Nora Eccles Harrison Museum of Art
- Established: 1982
- Location: Logan, Utah
- Type: Art museum
- Website: artmuseum.usu.edu

= Nora Eccles Harrison Museum of Art =

The Nora Eccles Harrison Museum of Art (NEHMA) is an accredited academic art museum focused on modern and contemporary art, located at Utah State University in Logan, Utah. NEHMA was founded in 1982 with the ceramic collection of philanthropist and namesake Nora Eccles Harrison. The museum has since expanded to include over 5,500 objects focused on modernist and contemporary works created in the western region of the United States. The core of the collection explores certain key art historical movements including Beat, post-surrealism, Santa Fe Transcendentalism, and Bay Area Abstract Expressionism. The museum also collects and exhibits contemporary works that function as glimpses of the thriving art scenes found in many cities in the Western United States. Additionally, the museum serves as the recipient of the Vogel Collection for the state of Utah.

== History ==
Nora Eccles Harrison and her second husband, Richard Harrison, founded the museum with a gift to build a museum building and more than four hundred ceramic objects. The building was designed by architect Edward Larrabee Barnes and opened in 1982. In the fall of 2013 the courtyard outside the museum's entrance began renovations. NEHMA's collection continues to grow with ceramics in the vessel tradition, as well as works on paper, painting, sculpture and multimedia works, enabled largely through the support of the Marie Eccles Caine Foundation, Kathryn Caine Wanlass Foundation, Fredrick Quinney Lawson Foundation and the Lawson Foundation.
In 2008 the Nora Eccles Harrison Museum of Art was selected to receive a gift from New York art collectors Herbert and Dorothy Vogel. These 50 works of art were part of a national gifts program entitled "The Dorothy and Herbert Vogel Collection: Fifty Works for Fifty States.” This program has distributed 2,500 works of art from the Vogel's personal collection of over 4,000 pieces of modern and contemporary art, with 50 works going to one selected art institution in each of the 50 states.

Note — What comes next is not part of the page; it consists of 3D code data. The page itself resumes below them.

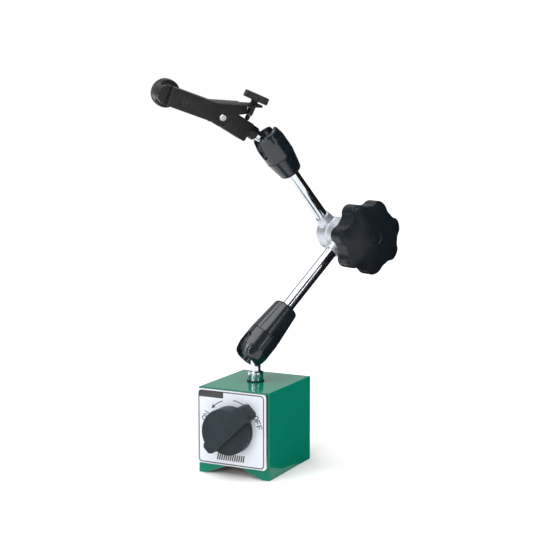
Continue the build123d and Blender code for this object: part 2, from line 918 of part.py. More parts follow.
with BuildPart() as knob_plug:
    with BuildSketch(elbow_plane.offset(knob_top - knob_plug_depth)):
        Circle(knob_plug_radius)
    extrude(amount=knob_plug_depth - 0.4)
finish(knob_plug.part, "knob_plug")

# ---- indicator holder: its own frame leans with the stud and rolls about it
stud_dir = leaning(stud_rise - 90)
holder_up = side_of(stud_rise - 90)
holder_up = (holder_up * math.cos(math.radians(holder_roll))
             + across * math.sin(math.radians(holder_roll)))
holder_far = stud_dir.cross(holder_up)
holder_plane = Plane(ball_two, x_dir=stud_dir, z_dir=holder_far)
stud_axis = Axis(ball_two, stud_dir)
stud_profile = Plane(ball_two, x_dir=holder_up, z_dir=holder_up.cross(stud_dir))


def holder_point(along, height, far=0):
    """Place in the holder's frame."""
    return ball_two + stud_dir * along + holder_up * height + holder_far * far


def front_point(along, height):
    """Along and up in the channel's drooping front part, from the pivot, as holder (x, y)."""
    droop = math.radians(channel_front_droop)
    return (
        pivot_along + along * math.cos(droop) + height * math.sin(droop),
        pivot_up - along * math.sin(droop) + height * math.cos(droop),
    )


with BuildPart() as upper_ball_stud:
    with BuildSketch(stud_profile):
        Polygon(
            (0, 0),
            (stud_neck_radius, 0),
            (stud_neck_radius, stud_neck_length),
            (stud_collar_radius, stud_neck_length + 0.6),
            (stud_collar_radius, boss_start),
            (stud_neck_radius, boss_start),
            (stud_neck_radius, boss_start + stud_thread_length),
            (0, boss_start + stud_thread_length),
            align=None,
        )
    revolve(axis=stud_axis)
    with Locations(ball_two):
        Sphere(ball_radius)
finish(upper_ball_stud.part, "upper_ball_stud")

stud_bore_radius = stud_neck_radius + running_gap / 2
finish(
    turned(
        [
            (stud_bore_radius, boss_start + boss_gap),
            (boss_radius - 0.6, boss_start + boss_gap),
            (boss_radius, boss_start + 0.7),
            (boss_radius, holder_block_start),
            (stud_bore_radius, holder_block_start),
        ],
        stud_profile,
        stud_axis,
    ),
    "stud_lock_nut",
)

slope_start = pivot_along - block_nose_radius - 1.5
with BuildPart() as holder_block:
    with BuildSketch(holder_plane):
        Polygon(
            (holder_block_start, holder_block_bottom),
            (pivot_along, holder_block_bottom),
            (pivot_along, pivot_up + block_nose_radius),
            (slope_start, holder_block_top),
            (holder_block_start, holder_block_top),
            align=None,
        )
        with Locations((pivot_along, pivot_up)):
            Circle(block_nose_radius)
            Circle(pivot_radius, mode=Mode.SUBTRACT)
    extrude(amount=holder_block_width / 2, both=True)
    block_end = holder_block.faces().sort_by(stud_axis)[0]
    chamfer(block_end.edges(), 0.8)
    with BuildSketch(stud_profile):
        with Locations((0, holder_block_start - 1)):
            Rectangle(
                stud_bore_radius,
                boss_start + stud_thread_length + 1.5 - holder_block_start,
                align=(Align.MIN, Align.MIN),
            )
    revolve(axis=stud_axis, mode=Mode.SUBTRACT)
finish(holder_block.part, "holder_block")

# Outline of the channel's two flanges: drooping front, rising tail, rounded behind the pivot
tail = math.radians(channel_tail_slope)
tail_along = (-math.cos(tail), math.sin(tail))
tail_down = (-math.sin(tail), -math.cos(tail))
bend_top = front_point(channel_bend, channel_front_top)
tail_end_top = (
    bend_top[0] + channel_tail_length * tail_along[0],
    bend_top[1] + channel_tail_length * tail_along[1],
)
tail_end_bottom = (
    tail_end_top[0] + channel_tail_depth * tail_down[0],
    tail_end_top[1] + channel_tail_depth * tail_down[1],
)
notch = (pivot_along - block_nose_radius - 2.2, holder_block_top - 0.7)
flange_outline = [
    front_point(channel_front_length, channel_front_bottom),
    front_point(channel_bend + 1, channel_front_bottom),
    (pivot_along, pivot_up - block_nose_radius - 0.5),
    (pivot_along - 4.2, pivot_up - 4.2),
    (pivot_along - 6.0, pivot_up),
    notch,
    tail_end_bottom,
    tail_end_top,
    bend_top,
    front_point(channel_front_length, channel_front_top),
]
bend_below = front_point(channel_bend - 0.3, channel_front_top - channel_wall)
web_outline = [
    front_point(channel_front_length, channel_front_top),
    bend_top,
    tail_end_top,
    (
        tail_end_top[0] + channel_wall * tail_down[0],
        tail_end_top[1] + channel_wall * tail_down[1],
    ),
    bend_below,
    front_point(channel_front_length, channel_front_top - channel_wall),
]
tongue_outline = [
    bend_top,
    (bend_top[0] + tongue_length * tail_along[0], bend_top[1] + tongue_length * tail_along[1]),
    (
        bend_top[0] + tongue_length * tail_along[0] + channel_wall * tail_down[0],
        bend_top[1] + tongue_length * tail_along[1] + channel_wall * tail_down[1],
    ),
    bend_below,
]
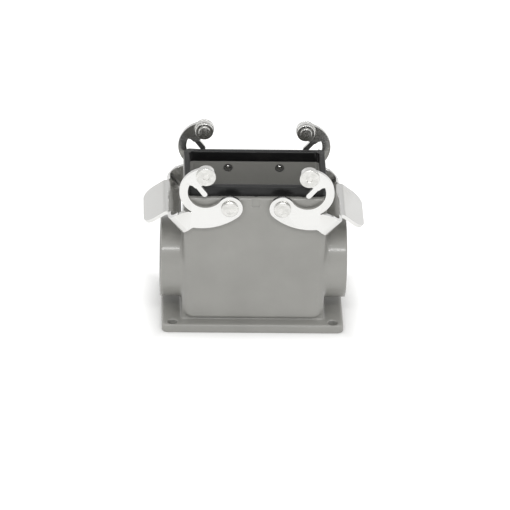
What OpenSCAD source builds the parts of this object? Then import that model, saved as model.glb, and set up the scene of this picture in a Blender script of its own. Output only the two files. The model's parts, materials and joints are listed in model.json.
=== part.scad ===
// Surface-mounting base housing for a rectangular multi-pole connector.
// Cast shell with two end cable entries, a standing rim gasket and two sheet-steel locking levers.
// Origin: bottom centre of the mounting flange. X runs along the housing, Z is up.

/* [Mounting flange] */
// Length of the flange
flange_l = 93; // [92:0.5:98]
// Depth of the flange
flange_w = 53; // [52:0.5:58]
// Thickness of the flange
flange_t = 4.6; // [3.5:0.1:6]
// Corner radius of the flange
flange_r = 2.5; // [1:0.5:4]
// Hole spacing along the housing
hole_dx = 82; // [80:0.5:83]
// Hole spacing across the housing
hole_dy = 46.6; // [44:0.2:47]
// Diameter of the four flange holes
hole_d = 5; // [4.5:0.1:5.5]

/* [Shell] */
// Height of the metal rim
body_h = 76.4; // [76:0.2:79]
// Length of the shell at the rim
body_l = 72.4; // [71:0.2:74]
// Extra length of the shell at the flange, from the casting draft
body_draft = 0.6; // [0.2:0.2:3]
// Depth of the shell
body_w = 44.6; // [44:0.2:46]
// Radius of the shell's upright corners
body_r = 4; // [3:0.5:5]
// Wall thickness below the collar
wall = 3; // [2.5:0.1:3.5]
// Thickness of the closed floor
floor_t = 3.6; // [3:0.1:5]

/* [Opening] */
// Length of the opening that takes the contact insert
open_l = 65; // [64:0.5:66]
// Depth of the opening that takes the contact insert
open_w = 34.6; // [34:0.1:35]
// Depth of the collar below the rim
collar_h = 15.3; // [13:0.1:17]
// Length over the rim gasket
gasket_l = 72; // [70:0.2:72.4]
// Depth over the rim gasket
gasket_w = 39.6; // [39:0.2:41]
// Width of the gasket's standing wall
gasket_wall = 3; // [2.4:0.1:3]
// Height of the gasket above the metal rim
gasket_h = 5.6; // [4:0.1:6.5]
// Insert screw spacing along the housing
insert_dx = 57; // [56:0.5:58]
// Insert screw spacing across the housing
insert_dy = 27; // [26:0.5:27]

/* [Cable entries] */
// Height of the entry axis
entry_z = 30.4; // [27:0.2:31]
// Outer radius of the entry boss
boss_r = 20.8; // [20:0.2:21.5]
// Length of the housing over both entry bosses
boss_l = 95; // [93:0.5:98]
// Root radius of the M32 x 1.5 entry thread
entry_r = 15.2; // [12:0.1:16]

/* [Levers] */
// Distance between the pivots of the two levers
pivot_dx = 26.4; // [26:0.2:27]
// Height of the pivots
pivot_z = 72.2; // [71:0.2:73]
// Thickness of the lever sheet
sheet_t = 2; // [1.6:0.1:2]
// Gap between the shell wall and a lever arm
arm_gap = 1.1; // [1:0.1:1.4]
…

The museum is accredited through the American Alliance of Museums (AAM) and is also a certified Utah museum through the Utah Division of Arts and Museums. Throughout its history, NEHMA has been dedicated to collecting, preserving, and exhibiting modern and contemporary visual art. As an academic art museum and as part of the Caine College of the Arts at Utah State University, educational programs for both the students and general public remain central.

== Past exhibits ==
The Nora Eccles Harrison Museum of Art rotates exhibits regularly. Some past examples of exhibits since 2007 include:
- ideas: an exhibition (January 22 – May 4, 2013) This exhibit was the result of student research, collaboration, and discovery in an experimental art history course on Conceptual Art. It included artwork by a variety of conceptual artists creating art as a primary outlet for their ideas.
- Fragments of Terror: Drawings by Jim Starrett (January 16, 2012 – June 11, 2012) With 27 paintings and drawings on display, this exhibition shows how Starrett's works, "...vibrate with such cool passion, such fiery ice, that they seem at once both hard products of a systematic rationality, of an almost mechanical design, and works of extraordinary emotional resonance." – Patrick E. White.
- Bang! Thwack! Plop! Comics: an Influence on Contemporary Art (June 14, 2011 – July 28, 2012) This exhibition explored the intersection of comics and art with specific attention to themes and stylistic forms that have crossed over from the genre of comics into the world of visual art.
- EcoVisionaries: Designs for Living on Earth (August 31, 2010 – May 9, 2011) This exhibition included socially engaged artists (the Harrisons and Ant Farm) who seek out and propose radical concepts using unusual materials to create innovation to reduce the impact of humans and/or preserve natural environments.
- USES OF THE REAL: Originality, Conditional Objects, Action/Documentation, and Contemplation (January 2008 -April 2011) USU museum staff and guest curators selected works from the museum's permanent collection that provoke the question "What makes it art?"
- Sight & Sound: A Visual Metaphor (September 2005 – July 2008) The exhibit consisted of selected paintings and sculptures from the museum's permanent collection to provide a glimpse into simultaneous revolutions in art and music in the 20th century. Viewers experienced art with the added enhancement of music to deepen understanding.
- Abstracting the Land: Southwest Transcendentalism (November 2007 – May 3, 2008) This exhibition of artwork from the permanent collection focused on painters working in 1930s New Mexico known as the Transcendental Painting Group. The group established themselves as artists who strove to define their art beyond the traditions of landscape, still life, and figurative imagery.